While the Falcons' struggles, no doubt, were a product of the mess around him -- the failing defense, for example, meant the offense played from behind far too often -- Ryan took, and merited, his share of blame for the 4-12 campaign.

When the season came off the rails with five straight losses to Arizona, Carolina, Seattle, Tampa Bay and New Orleans, Ryab threw five touchdowns to nine interceptions. That short-term ratio is the reverse of his career mark -- 153 touchdowns/77 interceptions.

As a result, Ryan has his own incentive to improve. Every year in the offseason, he tends to concentrate on a specific aspect of his game. Sometimes it's footwork. Sometimes it's strength. Sometimes it's watching video of the NFL's elite quarterbacks.

That has been the case again this spring. When Ryan talks, he usually does it in terms of we and not I.

"Like every year, it's finding ways to get better individually during the offseason and trying to improve," he said. "So that if you're a better player, I feel like that makes our team better. So, I've tried to be as detailed as possibly can be, both in the weight room and in the film room, and out on the practice field. I think it's overall consistency."

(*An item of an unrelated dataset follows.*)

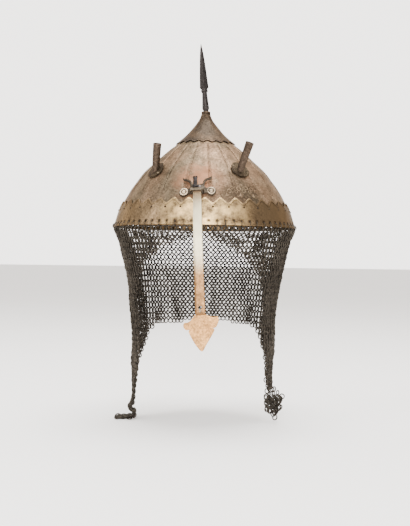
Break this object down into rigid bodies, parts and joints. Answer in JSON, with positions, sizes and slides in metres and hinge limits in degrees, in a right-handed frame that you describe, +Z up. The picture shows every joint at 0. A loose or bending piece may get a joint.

As much as the offensive line proved a fatal flaw last season, the Falcons could have mitigated that, to a degree, were it not for injuries. Left tackle Sam Baker played just three games.

Ryan described a bulked-up Baker as "flying around" during OTAs.

He also spoke optimistically about wide receivers Julio Jones (foot injury), who has yet to participate in team sessions, and Roddy White, who was limited for most of last season by an ankle injury.

"I think if we can keep them on the field," Ryan said. "It's going to bode well for us."

Last season brought Ryan the humility of his first losing season, the likes of which he had never witnessed in his NFL career. The hope is that he, another year older, and the rest of his teammates will learn from the experience."